NBG-vertaling 1951

Leviticus 15:3-11 NBG-vertaling 1951 (NBG51)

3. Zo staat het ten aanzien van zijn onreinheid bij zijn vloeiing: hetzij zijn lichaam die vloeiing laat lopen, hetzij het die inhoudt, zodat hij niet meer vloeit; dat is zijn onreinheid.

4. Elk bed waarop hij die de vloeiing heeft, ligt, is onrein, en elk voorwerp waarop hij zit, is onrein.

5. Ieder die zijn bed aanraakt, zal zijn klederen wassen, zich in water baden en onrein zijn tot de avond.

6. Wie zit op een voorwerp, waarop hij die de vloeiing heeft, gezeten heeft, zal zijn klederen wassen, zich in water baden en onrein zijn tot de avond.

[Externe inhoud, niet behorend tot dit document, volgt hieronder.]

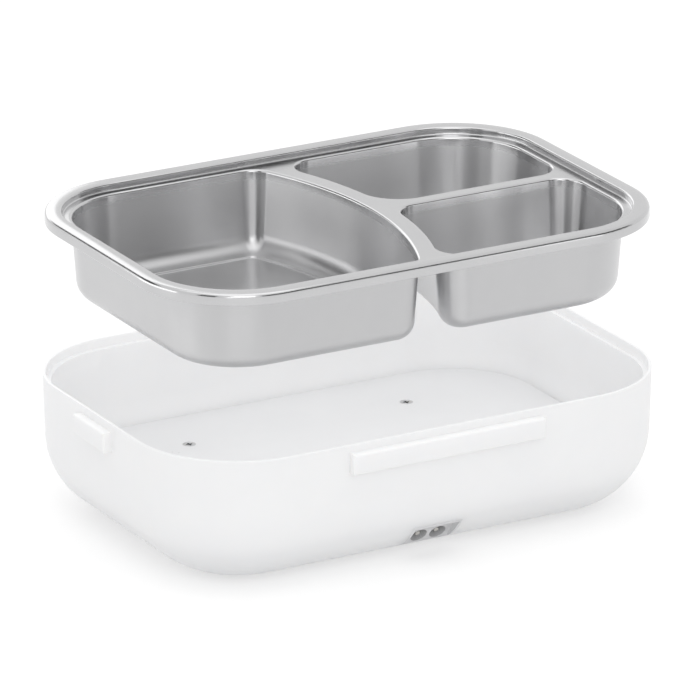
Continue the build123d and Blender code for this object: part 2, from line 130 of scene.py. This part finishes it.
def crossing(first, second, inset, near):
    """Where two sides, both set in by inset, meet nearest to a point."""
    if isinstance(first, Arc):
        first, second = second, first
    n, level = first.normal, first.level + inset
    if isinstance(second, Line):
        m, other = second.normal, second.level + inset
        det = n.x * m.y - n.y * m.x
        return Vector(((level * m.y - other * n.y) / det, (n.x * other - m.x * level) / det))
    radius = second.radius - second.sign * inset
    distance = n.dot(second.centre) - level
    foot = second.centre - n * distance
    along = Vector((-n.y, n.x)) * math.sqrt(radius**2 - distance**2)
    return min((foot + along, foot - along), key=lambda p: (p - near).length)


class Outline:
    """A closed outline of sides joined by round corners.

    The radius corners[i] is between the sides i - 1 and i, and hints[i] is a point near it.
    """

    def __init__(self, sides, corners, hints):
        self.sides = sides
        self.corners = corners
        self.hints = [Vector(h) for h in hints]

    def points(self, inset):
        """The outline's points when it is set in by a distance: as many for every distance."""
        arcs = []
        for i, corner in enumerate(self.corners):
            radius = max(corner - inset, SMALLEST_CORNER)
            centre = crossing(self.sides[i - 1], self.sides[i], inset + radius, self.hints[i])
            start = self.sides[i - 1].touch(centre, radius) - centre
            end = self.sides[i].touch(centre, radius) - centre
            turn = -start.angle_signed(end)
            steps = range(CORNER_STEPS + 1)
            arcs.append([centre + turned(start, turn * k / CORNER_STEPS) for k in steps])
        loop = []
        for i, side in enumerate(self.sides):
            loop += arcs[i]
            start, end = arcs[i][-1], arcs[(i + 1) % len(arcs)][0]
            loop += [side.between(start, end, k / SIDE_STEPS) for k in range(1, SIDE_STEPS)]
        return loop


def rounded(profile, radii):
    """A section's (inset, height) points with its inner points rounded off by arcs."""
    points = [Vector(profile[0])]
    for i in range(1, len(profile) - 1):
        here = Vector(profile[i])
        before = (Vector(profile[i - 1]) - here).normalized()
        after = (Vector(profile[i + 1]) - here).normalized()
        half = before.angle(after) / 2
        cut = radii[i - 1] / math.tan(half)
        middle = here + (before + after).normalized() * radii[i - 1] / math.sin(half)
        start, end = here + before * cut - middle, here + after * cut - middle
        turn = -start.angle_signed(end)
        points += [middle + turned(start, turn * k / ARC_STEPS) for k in range(ARC_STEPS + 1)]
    points.append(Vector(profile[-1]))
    return points


def skin(mesh, outline, section):
    """Adds the surface that a section sweeps round an outline. Returns its first and last loops."""
    rows = []
    for inset, height in section:
        rows.append([mesh.verts.new((p.x, p.y, height)) for p in outline.points(inset)])
    for lower, upper in zip(rows, rows[1:]):
        for k in range(len(lower)):
            mesh.faces.new((lower[k - 1], lower[k], upper[k], upper[k - 1]))
    return rows[0], rows[-1]


def loop_edges(mesh, loop):
    """The edges between neighbouring vertices of a closed loop."""
    pairs = [(loop[k - 1], loop[k]) for k in range(len(loop))]
    return [mesh.edges.get(pair) or mesh.edges.new(pair) for pair in pairs]


# food tray ------------------------------------------------------------------------------------

tray_low, tray_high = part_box("food_tray")
half_length = (tray_high.x - tray_low.x) / 2
half_width = (tray_high.y - tray_low.y) / 2
top_z = tray_high.z
deck_z = top_z - STEP
ring_z = tray_low.z + PANEL_DROP
bowl_end = half_length - BOWL_MARGIN
bowl_side = half_width - BOWL_MARGIN
bowl_outer_corner = RIM_CORNER - BOWL_MARGIN
divider_centre = (DIVIDER_X - DIVIDER_RADIUS, 0)


def rectangle(x, y, corner):
    """A rectangle of half sizes x and y round the origin, with one corner radius."""
    sides = [Line((0, 1), -y), Line((-1, 0), -x), Line((0, -1), -y), Line((1, 0), -x)]
    return Outline(sides, [corner] * 4, [(-x, -y), (x, -y), (x, y), (-x, y)])


rim = rectangle(half_length, half_width, RIM_CORNER)

large_bowl = Outline(
    [
        Line((0, 1), -bowl_side),
        Arc(divider_centre, DIVIDER_RADIUS, True),
        Line((0, -1), -bowl_side),
        Line((1, 0), -bowl_end),
    ],
    [bowl_outer_corner, BOWL_CORNER, BOWL_CORNER, bowl_outer_corner],
    [(-bowl_end, -bowl_side), (0, -bowl_side), (0, bowl_side), (-bowl_end, bowl_side)],
)

back_bowl = Outline(
    [
        Line((0, 1), CROSS_RIDGE / 2),
        Line((-1, 0), -bowl_end),
        Line((0, -1), -bowl_side),
        Arc(divider_centre, DIVIDER_RADIUS + DIVIDER_RIDGE, False),
    ],
    [WIDE_CORNER, BOWL_CORNER, bowl_outer_corner, BOWL_CORNER],
    [(0, 0), (bowl_end, 0), (bowl_end, bowl_side), (0, bowl_side)],
)

front_bowl = Outline(
    [
        Line((0, 1), -bowl_side),
        Line((-1, 0), -bowl_end),
        Line((0, -1), CROSS_RIDGE / 2),
        Arc(divider_centre, DIVIDER_RADIUS + DIVIDER_RIDGE, False),
    ],
    [BOWL_CORNER, bowl_outer_corner, BOWL_CORNER, BOWL_CORNER],
    [(0, -bowl_side), (bowl_end, -bowl_side), (bowl_end, 0), (0, 0)],
)


def bowl_section(grow, edge, rounding):
    """A bowl's section from the deck to its panel: grow is 0 inside and the sheet outside."""
    wall = (deck_z - ring_z) * math.tan(BOWL_DRAFT)
    panel = wall + BOWL_ROUNDING + PANEL_MARGIN
    profile = [
        (-grow - EDGE_ROOM, deck_z - grow),
        (-grow, deck_z - grow),
        (wall - grow, ring_z + SHEET - grow),
        (panel, ring_z + SHEET - grow),
        (panel + PANEL_SLOPE, ring_z + SHEET - grow - PANEL_DROP),
        (panel + PANEL_SLOPE + PANEL_MARGIN, ring_z + SHEET - grow - PANEL_DROP),
    ]
    return rounded(profile, [edge, rounding, PANEL_ROUNDING, PANEL_ROUNDING])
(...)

7. Wie het lichaam van hem die de vloeiing heeft, aanraakt, zal zijn klederen wassen, zich in water baden en onrein zijn tot de avond.

8. Wanneer hij die de vloeiing heeft, op een reine spuwt, dan zal deze zijn klederen wassen, zich in water baden en onrein zijn tot de avond.

9. En elk zadel, waarop hij die de vloeiing heeft, rijdt, zal onrein zijn.

10. En ieder, die iets aanraakt dat onder hem is, zal onrein zijn tot de avond; wie dit opneemt, zal zijn klederen wassen, zich in water baden en onrein zijn tot de avond.

11. En ieder, welke hij die de vloeiing heeft aanraakt zonder de handen met water te hebben afgespoeld, zal zijn klederen wassen, zich in water baden en onrein zijn tot de avond.